If you run a larger store, this is worth auditing regularly after catalogue updates, theme changes, or plugin upgrades. Technical issues can creep in quietly, especially if you add new product types or custom taxonomies. Tools such as Screaming Frog can help you spot canonical inconsistencies, duplicate title tags, and indexation patterns across the site.
Backlink Works also publishes SEO education content that can help store owners think more broadly about technical and content improvements alongside canonical management.
Conclusion
WooCommerce canonical tags are a practical way to reduce duplicate product content and help search engines focus on the right version of each page. For ecommerce SEO, that means clearer indexing, better site structure, and a stronger foundation for product page SEO and category page SEO.

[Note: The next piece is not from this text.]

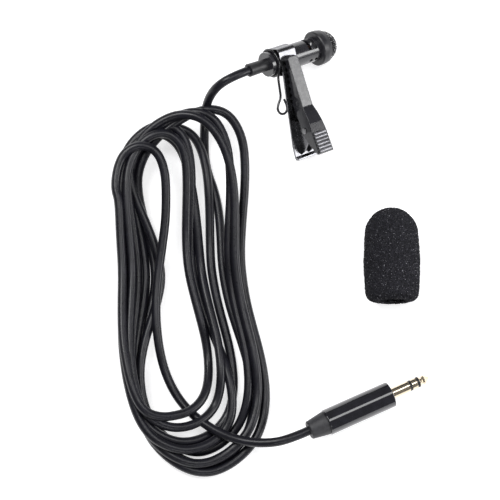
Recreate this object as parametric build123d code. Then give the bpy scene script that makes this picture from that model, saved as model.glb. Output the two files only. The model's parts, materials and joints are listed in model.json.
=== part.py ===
from build123d import *
from math import atan2, cos, degrees, hypot, pi, radians, sin, tan
import os

# Lavalier microphone on its clip, with its cable, jack plug and loose foam windscreen.
# Everything lies on the plane z = 0. Lengths are in millimetres, angles in degrees.
# The microphone is drawn in its own frame: +X runs from the cable's exit to the nose, +Z out of the
# clip's lever, and the clip's tail points to -Y. The plug's frame has +X from the boot to the tip.

os.makedirs("parts", exist_ok=True)

# ---------------------------------------------------------------- driving dimensions
# places
cable_exit = (-27.6, 29.0, 19.9)
mic_heading = 26.5
mic_dip = 28.1
mic_roll = 24.3
plug_rear = (-8.0, -88.4, 8.9)
plug_heading = 24.6
plug_dip = 8.5
foam_place = (19.4, -46.4)

# fits
running_gap = 0.05
body_gap = 0.2

# cable
cable_radius = 1.5
wire_radius = 0.35

# strain relief and rear cap
relief_length = 7.2
relief_radius = 2.05
relief_lip = 0.15
relief_wall_hole = 1.8
cap_length = 1.3
cap_groove = 0.35
cap_spigot_length = 3.0
cap_spigot_wall = 0.7

# microphone body
body_radius = 4.1
body_wall = 0.6
body_length = 19.2
slot_width = 1.2
slot_pitch = 2.2
slot_start_angle = 8
slot_sweep = 118
slot_back = 1.7
vent_radius = 0.62
vent_angle = -47

# head ring and dome
ring_radius = 5.9
ring_length = 3.6
ring_front_radius = 5.6
ring_taper = 1.6
ring_lip = 0.35
dome_radius = 5.3
dome_wall = 0.35
felt_thickness = 0.8

# capsule
capsule_radius = 3.0
capsule_length = 4.8
capsule_wall = 0.25
board_thickness = 0.6
holder_length = 3.6

# clip
cuff_start = 10.0
clip_half_width = 3.4
sheet = 0.6
cuff_flat = 4.4
cuff_corner = 1.5
jaw_end = -15.0
jaw_drop = 1.3
tail_end = -32.4
tail_flat = 3.4
tail_drop = 3.1
tail_half_width = 4.2
lip_rise = 1.4
ear_gap = 0.25
ear_rim = 0.9
ear_front = 1.0
ear_back = 1.2
ear_back_height = 2.2
pin_y = -23.8
pin_z = 8.3
pin_radius = 0.75
ear_radius = 2.0
pin_head = 0.2
lever_tip = 1.5
lever_tip_depth = 1.4
lever_tip_rim = 0.5
bar_half_width = 2.1
bar_height = 2.4
bar_rise = 1.9
bar_end = -16.0
tooth_count = 7
tooth_pitch = 2.15
tooth_radius = 0.78
tooth_start = 1.2
jaw_gap = 0.12
pad_half_width = 3.0
pad_thickness = 1.0
pad_start = -24.3
pad_end = -31.9
pad_height = 7.3
pad_slope = 1.4
rib_count = 6
rib_radius = 0.45
rib_inset = 0.25

# torsion spring
spring_wire = 0.2
spring_radius = 1.15
spring_turns = 3.5
spring_pitch = 0.5
spring_leg_inset = 3.0

# wire cable keeper
keeper_wire = 0.4
keeper_place = 9.35
keeper_loop_radius = 2.1
keeper_leave_angle = 35
keeper_height = 1.0
keeper_loop_offset = 0.4

# plug
boot_length = 6.0
boot_rear_radius = 3.0
boot_front_radius = 3.9
boot_rim = 0.5
barrel_length = 23.5
barrel_radius = 4.3
barrel_wall = 0.7
barrel_end = 1.2
barrel_rim = 0.3
seam_gap = 0.3
liner_wall = 0.4
jack_radius = 1.75
jack_length = 14.0
jack_neck = 0.25
shoulder_length = 2.0
tip_length = 3.6
tip_neck_radius = 1.2
ring_contact_length = 1.9
insulator_length = 0.9
stem_wall = 0.3
stem_reach = 12.0
stem_step = 1.6
clamp_wall = 0.7
clamp_length = 3.0
clamp_gap = 1.0

# foam windscreen
foam_length = 31.6
foam_radius = 9.5
foam_shoulder = 0.6
foam_corner = 2.0
foam_bore_radius = 4.0
foam_bore_depth = 20.0

# hank of cable
hank_height = 10.0
hank_corner = 2.2

# ---------------------------------------------------------------- derived sizes
cap_start = relief_length
body_start = cap_start + cap_length + cap_groove
body_end = body_start + body_length
body_bore = body_radius - body_wall
ring_start = body_end - ring_lip
ring_end = ring_start + ring_length
dome_centre = ring_end - ring_lip
capsule_end = dome_centre - felt_thickness
capsule_start = capsule_end - capsule_length
slot_front = body_end - slot_back
cuff_middle = cuff_start + clip_half_width
cuff_inner = body_radius + running_gap
cuff_outer = cuff_inner + sheet
jaw_top = cuff_outer
lever_edge = jaw_top + jaw_gap
lever_top = jaw_top + bar_height
jaw_start = -cuff_outer
jaw_low = jaw_top - jaw_drop
tail_top = jaw_top - tail_drop
shoulder_top = lever_top + bar_rise
pad_top = jaw_top + pad_height
ear_half_width = bar_half_width - ear_gap
pin_reach = pad_half_width + running_gap
tail_slope_end = tail_end + tail_flat
barrel_start = boot_length + seam_gap
barrel_front = barrel_start + barrel_length
barrel_bore = barrel_radius - barrel_wall
boot_end = boot_length + seam_gap + 2 * barrel_end
clamp_start = barrel_start + 3 * barrel_end
shoulder_start = barrel_front - barrel_end - shoulder_length
neck_radius = jack_radius + jack_neck
sleeve_length = jack_length - tip_length - ring_contact_length - 2 * insulator_length

# ---------------------------------------------------------------- the cable's free stretches
# From the microphone the cable rises a little, turns over and drops to the surface at the hank's top.
lead_route = [
    cable_exit,
    (-32.4, 26.5, 22.8),
    (-37.9, 23.0, 22.8),
    (-42.3, 19.9, 19.3),
    (-44.3, 17.4, 13.6),
    (-44.4, 15.2, 8.2),
]
# From the hank's right side the cable comes down into the plug's boot.
tail_route = [
    (-22.6, -92.6, 7.6),
    (-14.8, -91.5, 10.0),
    plug_rear,
]
# The hank's outer edge, once round, clockwise from its top.
hank_outline = [
    (-47.5, 20.2),
    (-36.5, 16.5),
    (-31.2, 6.0),
    (-30.0, -10.0),
    (-30.3, -28.0),
    (-28.0, -44.5),
    (-24.0, -60.0),
    (-20.8, -75.0),
    (-24.0, -90.0),
    (-34.5, -100.5),
    (-46.5, -104.5),
    (-60.5, -97.0),
    (-68.0, -81.0),
    (-71.8, -58.0),
    (-71.0, -35.0),
    (-73.4, -9.5),
    (-69.8, 8.0),
    (-60.0, 17.2),
]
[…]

The best results usually come from combining canonical control with original product content, smart internal linking, clean faceted navigation, good mobile usability, and solid website speed. Canonicals alone will not fix every SEO issue, but they can make a noticeable difference as part of a consistent optimisation strategy.
For a broader view of crawlability and indexing best practices, see Google’s SEO starter guide.
Frequently Asked Questions
Do WooCommerce canonical tags remove duplicate pages from Google?
No. Canonical tags are a signal, not a guarantee. They suggest the preferred URL, but search engines still decide what to index.
Should every WooCommerce product page have a canonical tag?
Yes, in most cases. A self-referencing canonical is usually helpful on the main product URL, unless a different version should be preferred.
How do canonical tags help with faceted navigation?
They help search engines understand which filtered or sorted URL should be treated as the main version, reducing confusion from duplicate combinations.
Can canonical tags improve conversions?
Not directly, but they can support a cleaner user experience and stronger organic visibility, which may help conversions when combined with good product pages, pricing, trust signals, and fast loading.